Quanto à música, o mínimo que dela podemos dizer é que nos aproxima do céu, sem que percamos, por via dessa nunca desejada e derradeira viagem, um único pedaço de vida. Antes pelo contrário, enche-nos de um especial ânimo e de uma particular disposição para as coisas mais recônditas da alma. Um autêntico milagre sonoro que se infiltra pelos poros da mente e a torna tão leve quanto solta. Nunca o experimentalismo esteve tão próximo da ataraxia, do prazer e da harmonia sem tempo e sem lugar. A primeira faixa, ocupando todo a primeiro lado do disco e contando com pouco mais de vinte e dois minutos e meio de viagem cósmica, dá pelo nome de “Galactic Joke”, sendo que só ouvindo se consegue perceber a magia de tudo o que nela consta. O âmago, a essência de muito do que veio a ser designado Krautrock está exatamente aí espelhado, aí e em “Ultima Thule”, dos Tangerine Dream. Das melhores trips da história, sem dúvida! No lado seguinte do disco, uma outra única faixa com quase dezanove minutos e meio, intitulada “Cosmic Joy”. Bem diferente da primeira, mais intimista, mais sombria e densa, mas também capaz de fazer levitar qualquer pedra a meio do caminho, tal o seu poder encantatório. Parece um imenso eco que vem de nós e que por nós vai deambulando, erguendo-se em definitivo por entre trovões percussivos, até se resignar ao desaparecimento.

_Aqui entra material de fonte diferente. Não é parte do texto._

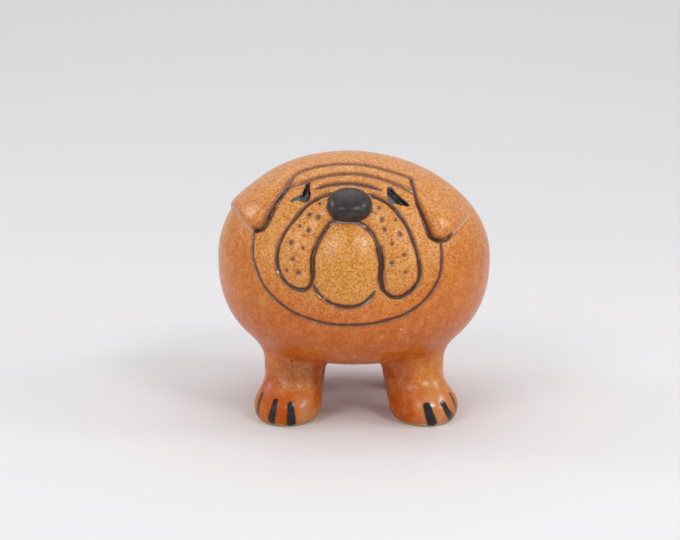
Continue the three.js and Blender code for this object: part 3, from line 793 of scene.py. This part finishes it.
rim = 1 - smooth_step(points[:, 2], *RIM_FADE)
face_tone = face_zone(FACE_ZONE, FACE_ZONE_FADE) * on_front
chin_tone = face_zone(CHIN_ZONE, CHIN_ZONE_FADE) * on_front
foot_height = points[:, 2] + FOOT_ZONE_SLOPE * np.minimum(points[:, 1] + FOOT_ZONE_FRONT, 0)
foot_tone = 1 - smooth_step(foot_height, *FOOT_ZONE_FADE)
patch_tones = []
for patches in (GOLD_PATCHES, TAN_PATCHES, RED_AND_SHADE_PATCHES):
    tone = np.zeros(len(points))
    for x, z, half_width, half_height in patches:
        away = np.hypot((points[:, 0] - x) / half_width, (points[:, 2] - z) / half_height)
        away += PATCH_RAGGED * wobble(points, PATCH_RAGGED_SPACING, 31)
        tone = np.maximum(tone, 1 - smooth_step(away, *PATCH_FADE))
    patch_tones.append(tone * (1 - smooth_step(points[:, 1], *PATCH_FRONT_FADE)))
gold, tan, red = patch_tones

points = points + lift[:, None] * normals
points[:, 2] = np.maximum(points[:, 2], 0)


def mesh_object(name, points, triangles, attributes):
    """An object of smooth triangles, with a number for each point under each attribute's name."""
    mesh = bpy.data.meshes.new(name)
    mesh.vertices.add(len(points))
    mesh.vertices.foreach_set("co", (points * MM).astype(np.float32).ravel())
    mesh.loops.add(triangles.size)
    mesh.loops.foreach_set("vertex_index", triangles.astype(np.int32).ravel())
    mesh.polygons.add(len(triangles))
    mesh.polygons.foreach_set("loop_start", np.arange(0, triangles.size, 3, dtype=np.int32))
    mesh.polygons.foreach_set("use_smooth", np.ones(len(triangles), bool))
    for label, values in attributes.items():
        layer = mesh.attributes.new(label, "FLOAT", "POINT")
        layer.data.foreach_set("value", values.astype(np.float32))
    mesh.update(calc_edges=True)
    mesh.validate()
    made = bpy.data.objects.new(name, mesh)
    bpy.context.scene.collection.objects.link(made)
    return made


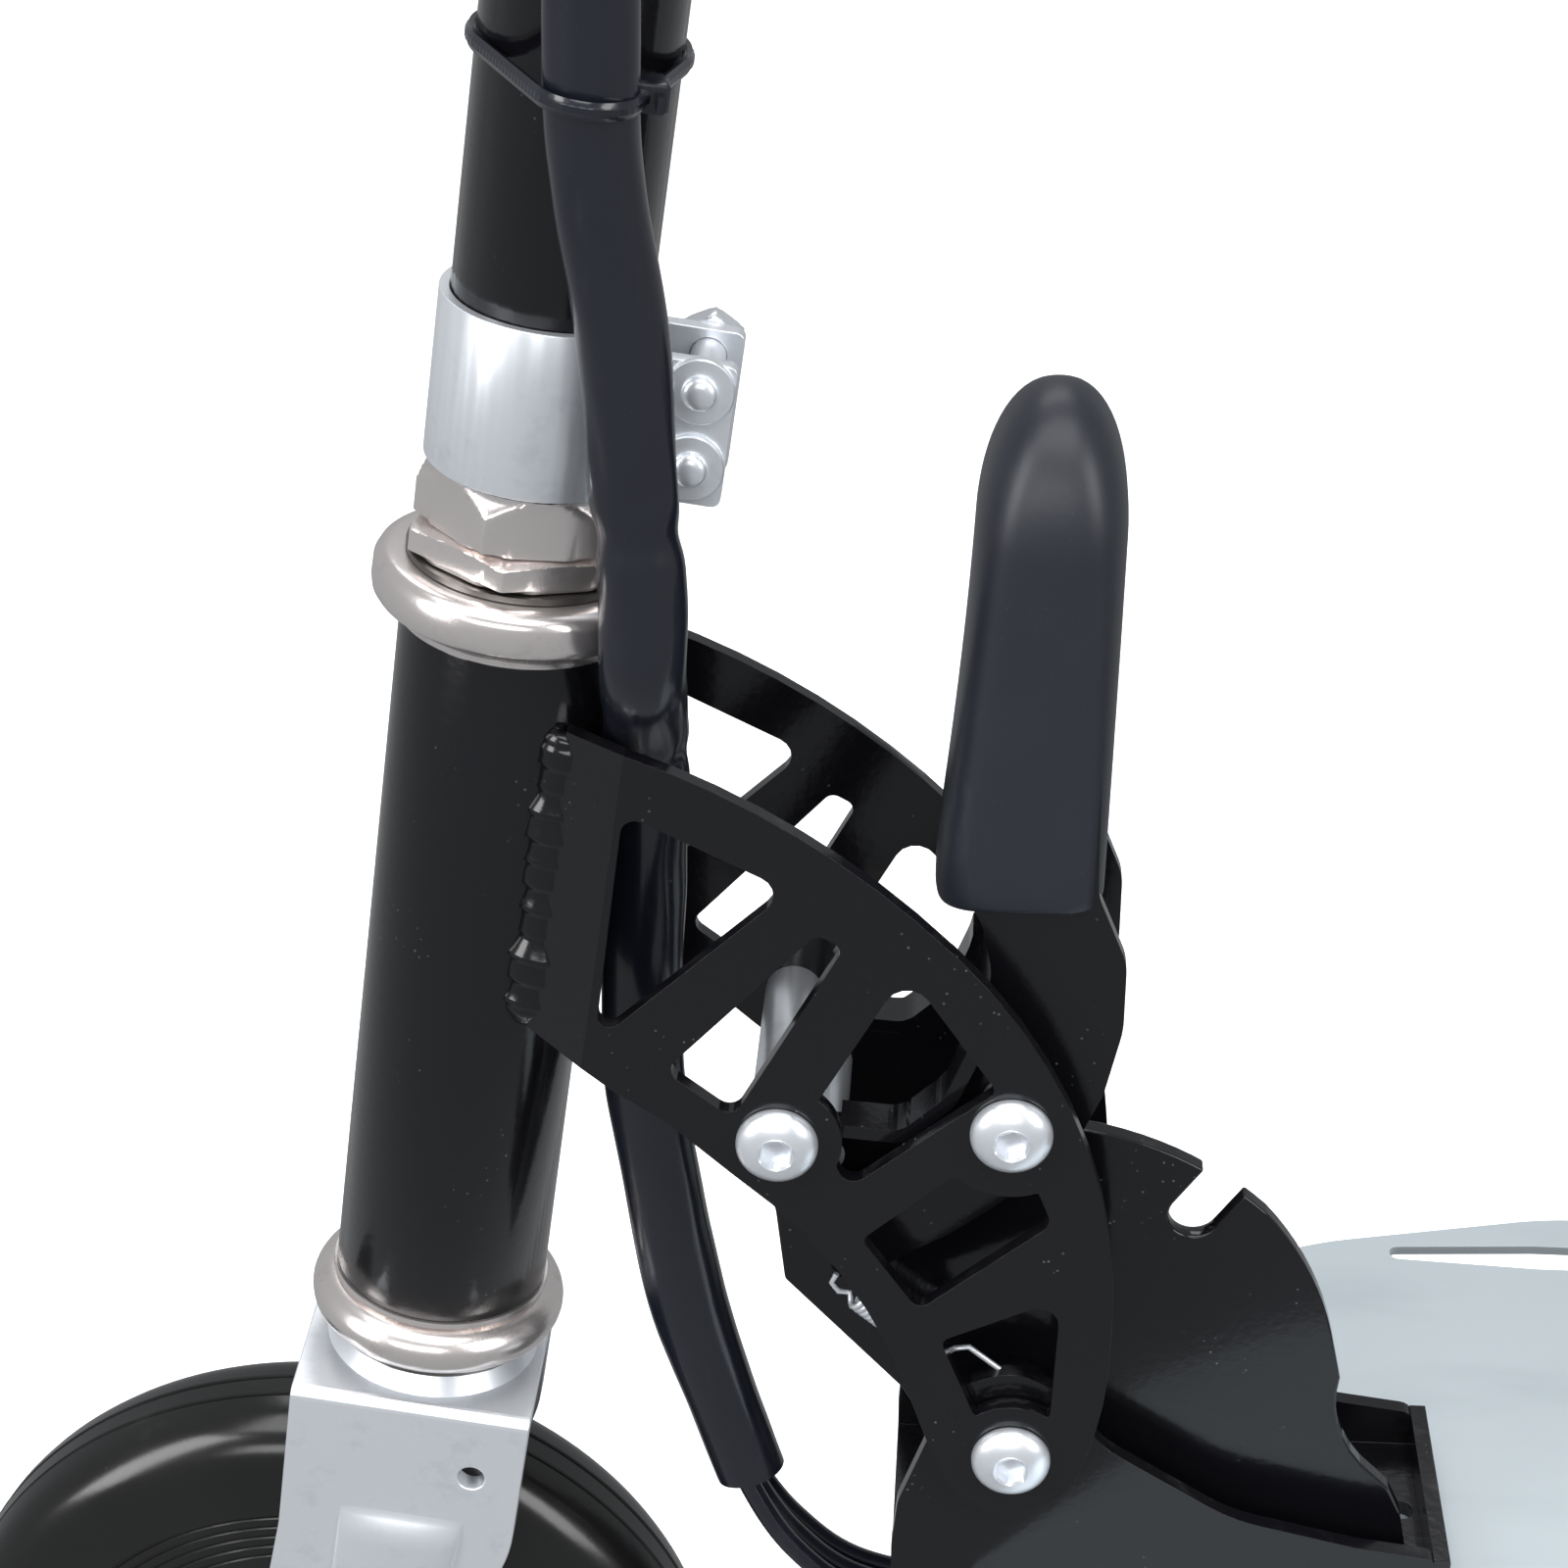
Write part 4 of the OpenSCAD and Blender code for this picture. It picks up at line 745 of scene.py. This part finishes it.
CRUMPLES = ((0.345, 0.026), (0.535, 0.036))
SLEEVE_R, WIDE, THIN = 6.85, 1.04, 0.84
sleeve_places = [
    (0, 24.5, 410), (0, 24.5, 340), (1, 24.5, 285), (3.9, 24.5, 250), (7.5, 24.5, 230),
    (13.9, 24, 207), (18.2, 23.5, 183), (21.7, 23.3, 164), (23.3, 22.4, 151), (24.9, 11.5, 135),
    (26.3, 7, 120), (27.6, 4, 103), (29.5, 3, 83), (32.6, 3, 62), (37.9, 3, 42), (45.6, 3, 16),
    (54.9, 3, -6), (62.8, 3, -24),
]
sleeve_path = smooth_path([beside(*place) for place in sleeve_places], 14)


def bends(share):
    """1 where the sleeve is crumpled: above the tie, and beside the headset."""
    return sum(math.exp(-((share - at) / width) ** 2) for at, width in CRUMPLES)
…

Edições recentes de todos os álbuns dos Cosmic Jokers contemplam vinil e cd. Também em vinil colorido, para que o objeto possa ter ainda mais um motivo de adoração. O formato maior, com as 180 gramas do costume, realça a belíssima capa, lembrando transversalmente uma imagem tirada dos livros da Marvel com aspirações à Pop Art, de Roy Lichtenstein. E tudo isto à espera de ser (de novo) ouvido há quase cinquenta anos. É obra!